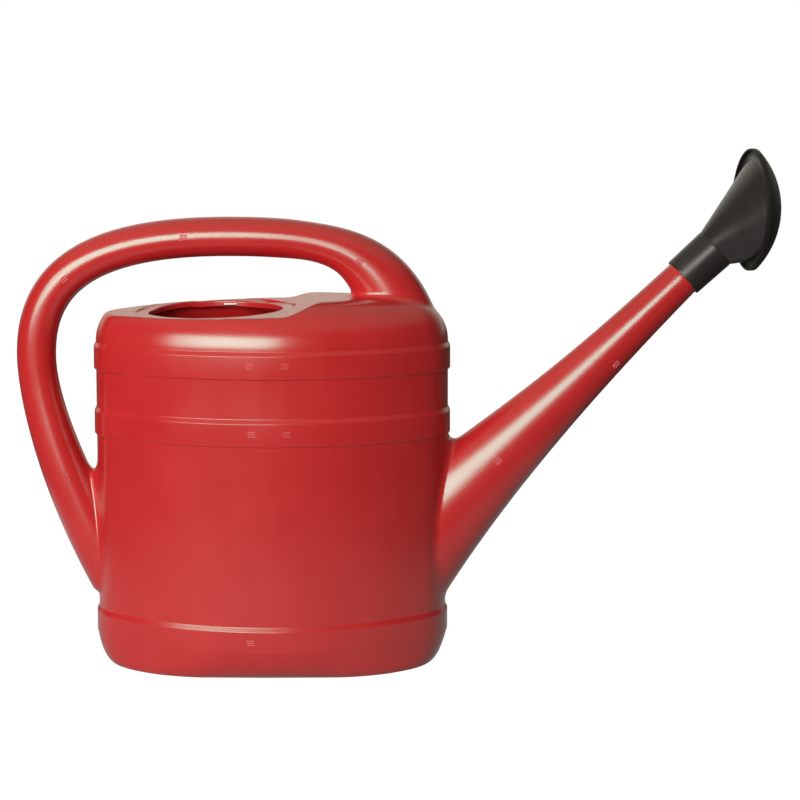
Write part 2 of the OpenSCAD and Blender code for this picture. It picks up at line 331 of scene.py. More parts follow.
class NodeTree:
    """A node tree that is written in short calls."""

    def __init__(self, tree: bpy.types.NodeTree) -> None:
        """Take up a tree."""
        self.tree = tree

    def fill(self, node: bpy.types.Node, inlets: dict) -> None:
        """Link or set inputs of a node.

        Args:
            node: The node.
            inlets: Inputs by name or number, each with a socket to link or a value to set.
        """
        for key, value in inlets.items():
            if isinstance(value, Socket):
                self.tree.links.new(value, node.inputs[key])
            else:
                node.inputs[key].default_value = value

    def node(self, kind: str, inlets: dict | None = None, outlet: str | int = 0, **settings: str) -> Socket:
        """Add a node and return one of its outputs.

        Args:
            kind: Type of the node.
            inlets: Inputs by name or number.
            outlet: Name or number of the output.
            settings: Settings of the node.

        Returns:
            Socket: The output.
        """
        made = self.tree.nodes.new(kind)
        for key, value in settings.items():
            setattr(made, key, value)
        self.fill(made, inlets or {})
        return made.outputs[outlet]

    def math(self, operation: str, *values: Socket | float) -> Socket:
        """Return the result of a math node on its operands."""
        return self.node("ShaderNodeMath", dict(enumerate(values)), operation=operation)

    def noise(self, place: Socket, scale: float, detail: float) -> Socket:
        """Return a noise pattern, by its waves in a metre and its octaves of finer detail."""
        return self.node("ShaderNodeTexNoise", {"Vector": place, "Scale": scale, "Detail": detail}, "Fac")

    def bump(self, height: Socket, depth: float, under: Socket | None = None) -> Socket:
        """Return a normal that a pattern disturbs.

        Args:
            height: The pattern.
            depth: Height of the pattern in millimetres.
            under: Normal that it lies on.

        Returns:
            Socket: The normal.
        """
        inlets = {"Strength": 1.0, "Distance": depth * MM, "Height": height}
        if under is not None:
            inlets["Normal"] = under
        return self.node("ShaderNodeBump", inlets, "Normal")

    def ray(self, kind: str) -> Socket:
        """Return whether a ray is of a kind, such as Camera or Glossy."""
        return self.node("ShaderNodeLightPath", outlet=f"Is {kind} Ray")

    def rise(self, value: Socket, start: float, end: float, low: float = 0.0, high: float = 1.0) -> Socket:
        """Return a value that rises smoothly between two places.

        Args:
            value: What the rise follows.
            start: Where it starts.
            end: Where it ends.
            low: Value at the start.
            high: Value at the end.

        Returns:
            Socket: The value.
        """
        return self.node("ShaderNodeMapRange", {
            "Value": value, "From Min": start, "From Max": end, "To Min": low, "To Max": high},
            "Result", interpolation_type="SMOOTHSTEP")

    def choose(self, share: Socket, off: Socket | float, on: Socket | float) -> Socket:
        """Return the blend of two values by a share."""
        return self.node("ShaderNodeMix", {0: share, 2: off, 3: on}, 0)

    def blend(self, share: Socket, off: Socket | Colour, on: Socket | Colour) -> Socket:
        """Return the blend of two colours by a share."""
        off, on = (way if isinstance(way, Socket) else (*way, 1) for way in (off, on))
        return self.node("ShaderNodeMix", {0: share, 6: off, 7: on}, 2, data_type="RGBA")


class Recipe(NodeTree):
    """A Geometry Nodes tree with named inputs, which ends in realized pieces with a material."""

    def __init__(self, name: str) -> None:
        """Start the tree.

        Args:
            name: Name of the tree.
        """
        super().__init__(bpy.data.node_groups.new(name, "GeometryNodeTree"))
        for way in ("INPUT", "OUTPUT"):
            self.tree.interface.new_socket("Geometry", in_out=way, socket_type="NodeSocketGeometry")
        self.source = self.tree.nodes.new("NodeGroupInput")
        self.identifiers: dict[str, str] = {}

    @property
    def base(self) -> Socket:
        """Return the geometry that the tree starts from."""
        return self.source.outputs[0]

    def size(self, name: str, kind: str = "Float") -> Socket:
        """Return a new named input.

        Args:
            name: Name of the input.
            kind: Kind of its socket.

        Returns:
            Socket: The input's socket inside the tree.
        """
        socket = self.tree.interface.new_socket(name, in_out="INPUT", socket_type="NodeSocket" + kind)
        self.identifiers[name] = socket.identifier
        return next(s for s in self.source.outputs if s.identifier == socket.identifier)

    def vector(self, x: Socket | float = 0.0, y: Socket | float = 0.0, z: Socket | float = 0.0) -> Socket:
        """Return a vector put together from its parts."""
        return self.node("ShaderNodeCombineXYZ", {"X": x, "Y": y, "Z": z})

    def spread(self, points: Socket, instance: Socket, turn: Socket | None = None) -> Socket:
        """Return real copies of a shape on points.

        Args:
            points: The points.
            instance: The shape.
            turn: Rotation of each copy, or None where they stand straight.

        Returns:
            Socket: The copies.
        """
        inlets = {"Points": points, "Instance": instance} | ({} if turn is None else {"Rotation": turn})
        copies = self.node("GeometryNodeInstanceOnPoints", inlets)
        return self.node("GeometryNodeRealizeInstances", {"Geometry": copies})

    def close(self, geometry: Socket) -> None:
        """End the tree in Realize Instances and Set Material.

        Args:
            geometry: The geometry to put out.
        """
        whole = self.node("GeometryNodeRealizeInstances", {"Geometry": geometry})
        finish = self.size("Finish", "Material")
        dressed = self.node("GeometryNodeSetMaterial", {"Geometry": whole, "Material": finish})
        self.tree.links.new(dressed, self.tree.nodes.new("NodeGroupOutput").inputs[0])

    def make(self, name: str, base: bpy.types.Mesh, values: dict, place: Matrix | None = None,
             crease: float = 35.0) -> bpy.types.Object:
        """Run the tree on a base mesh and return the plain piece that it gives.

        Args:
            name: Name of the piece.
            base: Mesh that the tree starts from.
            values: Values of the named inputs.
            place: Place of the piece in the frame, in metres.
            crease: Angle in degrees from which an edge is left sharp.

        Returns:
            bpy.types.Object: The piece.
        """
        carrier = linked(bpy.data.objects.new(name + "_base", base))
        modifier = carrier.modifiers.new("recipe", "NODES")
        modifier.node_group = self.tree
        for key, value in values.items():
            modifier[self.identifiers[key]] = value
        mesh = evaluated(carrier)
        carrier.modifiers.remove(modifier)
        bpy.data.objects.remove(carrier)
        mesh.name = name
        if place is not None:
            mesh.transform(place)
        return finished(name, mesh, crease)


# ---------------------------------------------------------------------------------------------
# Finishes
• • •
(Set exercise)
Return all of the data precisely as it appears.

(Output)
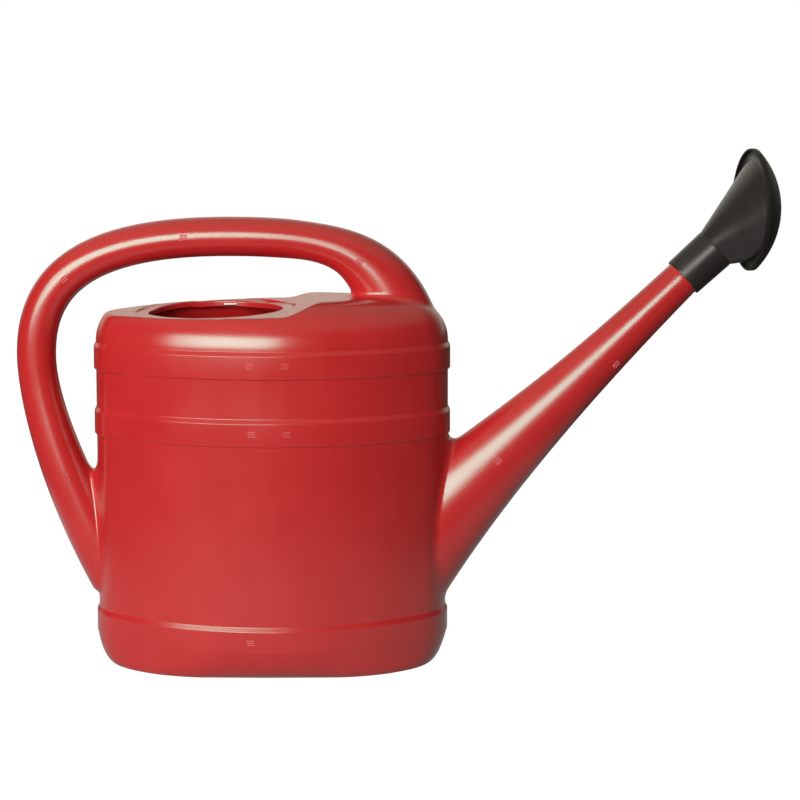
Write part 2 of the OpenSCAD and Blender code for this picture. It picks up at line 331 of scene.py. More parts follow.
class NodeTree:
    """A node tree that is written in short calls."""

    def __init__(self, tree: bpy.types.NodeTree) -> None:
        """Take up a tree."""
        self.tree = tree

    def fill(self, node: bpy.types.Node, inlets: dict) -> None:
        """Link or set inputs of a node.

        Args:
            node: The node.
            inlets: Inputs by name or number, each with a socket to link or a value to set.
        """
        for key, value in inlets.items():
            if isinstance(value, Socket):
                self.tree.links.new(value, node.inputs[key])
            else:
                node.inputs[key].default_value = value

    def node(self, kind: str, inlets: dict | None = None, outlet: str | int = 0, **settings: str) -> Socket:
        """Add a node and return one of its outputs.

        Args:
            kind: Type of the node.
            inlets: Inputs by name or number.
            outlet: Name or number of the output.
            settings: Settings of the node.

        Returns:
            Socket: The output.
        """
        made = self.tree.nodes.new(kind)
        for key, value in settings.items():
            setattr(made, key, value)
        self.fill(made, inlets or {})
        return made.outputs[outlet]

    def math(self, operation: str, *values: Socket | float) -> Socket:
        """Return the result of a math node on its operands."""
        return self.node("ShaderNodeMath", dict(enumerate(values)), operation=operation)

    def noise(self, place: Socket, scale: float, detail: float) -> Socket:
        """Return a noise pattern, by its waves in a metre and its octaves of finer detail."""
        return self.node("ShaderNodeTexNoise", {"Vector": place, "Scale": scale, "Detail": detail}, "Fac")

    def bump(self, height: Socket, depth: float, under: Socket | None = None) -> Socket:
        """Return a normal that a pattern disturbs.

        Args:
            height: The pattern.
            depth: Height of the pattern in millimetres.
            under: Normal that it lies on.

        Returns:
            Socket: The normal.
        """
        inlets = {"Strength": 1.0, "Distance": depth * MM, "Height": height}
        if under is not None:
            inlets["Normal"] = under
        return self.node("ShaderNodeBump", inlets, "Normal")

    def ray(self, kind: str) -> Socket:
        """Return whether a ray is of a kind, such as Camera or Glossy."""
        return self.node("ShaderNodeLightPath", outlet=f"Is {kind} Ray")

    def rise(self, value: Socket, start: float, end: float, low: float = 0.0, high: float = 1.0) -> Socket:
        """Return a value that rises smoothly between two places.

        Args:
            value: What the rise follows.
            start: Where it starts.
            end: Where it ends.
            low: Value at the start.
            high: Value at the end.

        Returns:
            Socket: The value.
        """
        return self.node("ShaderNodeMapRange", {
            "Value": value, "From Min": start, "From Max": end, "To Min": low, "To Max": high},
            "Result", interpolation_type="SMOOTHSTEP")

    def choose(self, share: Socket, off: Socket | float, on: Socket | float) -> Socket:
        """Return the blend of two values by a share."""
        return self.node("ShaderNodeMix", {0: share, 2: off, 3: on}, 0)

    def blend(self, share: Socket, off: Socket | Colour, on: Socket | Colour) -> Socket:
        """Return the blend of two colours by a share."""
        off, on = (way if isinstance(way, Socket) else (*way, 1) for way in (off, on))
        return self.node("ShaderNodeMix", {0: share, 6: off, 7: on}, 2, data_type="RGBA")


class Recipe(NodeTree):
    """A Geometry Nodes tree with named inputs, which ends in realized pieces with a material."""

    def __init__(self, name: str) -> None:
        """Start the tree.

        Args:
            name: Name of the tree.
        """
        super().__init__(bpy.data.node_groups.new(name, "GeometryNodeTree"))
        for way in ("INPUT", "OUTPUT"):
            self.tree.interface.new_socket("Geometry", in_out=way, socket_type="NodeSocketGeometry")
        self.source = self.tree.nodes.new("NodeGroupInput")
        self.identifiers: dict[str, str] = {}

    @property
    def base(self) -> Socket:
        """Return the geometry that the tree starts from."""
        return self.source.outputs[0]

    def size(self, name: str, kind: str = "Float") -> Socket:
        """Return a new named input.

        Args:
            name: Name of the input.
            kind: Kind of its socket.

        Returns:
            Socket: The input's socket inside the tree.
        """
        socket = self.tree.interface.new_socket(name, in_out="INPUT", socket_type="NodeSocket" + kind)
        self.identifiers[name] = socket.identifier
        return next(s for s in self.source.outputs if s.identifier == socket.identifier)

    def vector(self, x: Socket | float = 0.0, y: Socket | float = 0.0, z: Socket | float = 0.0) -> Socket:
        """Return a vector put together from its parts."""
        return self.node("ShaderNodeCombineXYZ", {"X": x, "Y": y, "Z": z})

    def spread(self, points: Socket, instance: Socket, turn: Socket | None = None) -> Socket:
        """Return real copies of a shape on points.

        Args:
            points: The points.
            instance: The shape.
            turn: Rotation of each copy, or None where they stand straight.

        Returns:
            Socket: The copies.
        """
        inlets = {"Points": points, "Instance": instance} | ({} if turn is None else {"Rotation": turn})
        copies = self.node("GeometryNodeInstanceOnPoints", inlets)
        return self.node("GeometryNodeRealizeInstances", {"Geometry": copies})

    def close(self, geometry: Socket) -> None:
        """End the tree in Realize Instances and Set Material.

        Args:
            geometry: The geometry to put out.
        """
        whole = self.node("GeometryNodeRealizeInstances", {"Geometry": geometry})
        finish = self.size("Finish", "Material")
        dressed = self.node("GeometryNodeSetMaterial", {"Geometry": whole, "Material": finish})
        self.tree.links.new(dressed, self.tree.nodes.new("NodeGroupOutput").inputs[0])

    def make(self, name: str, base: bpy.types.Mesh, values: dict, place: Matrix | None = None,
             crease: float = 35.0) -> bpy.types.Object:
        """Run the tree on a base mesh and return the plain piece that it gives.

        Args:
            name: Name of the piece.
            base: Mesh that the tree starts from.
            values: Values of the named inputs.
            place: Place of the piece in the frame, in metres.
            crease: Angle in degrees from which an edge is left sharp.

        Returns:
            bpy.types.Object: The piece.
        """
        carrier = linked(bpy.data.objects.new(name + "_base", base))
        modifier = carrier.modifiers.new("recipe", "NODES")
        modifier.node_group = self.tree
        for key, value in values.items():
            modifier[self.identifiers[key]] = value
        mesh = evaluated(carrier)
        carrier.modifiers.remove(modifier)
        bpy.data.objects.remove(carrier)
        mesh.name = name
        if place is not None:
            mesh.transform(place)
        return finished(name, mesh, crease)


# ---------------------------------------------------------------------------------------------
# Finishes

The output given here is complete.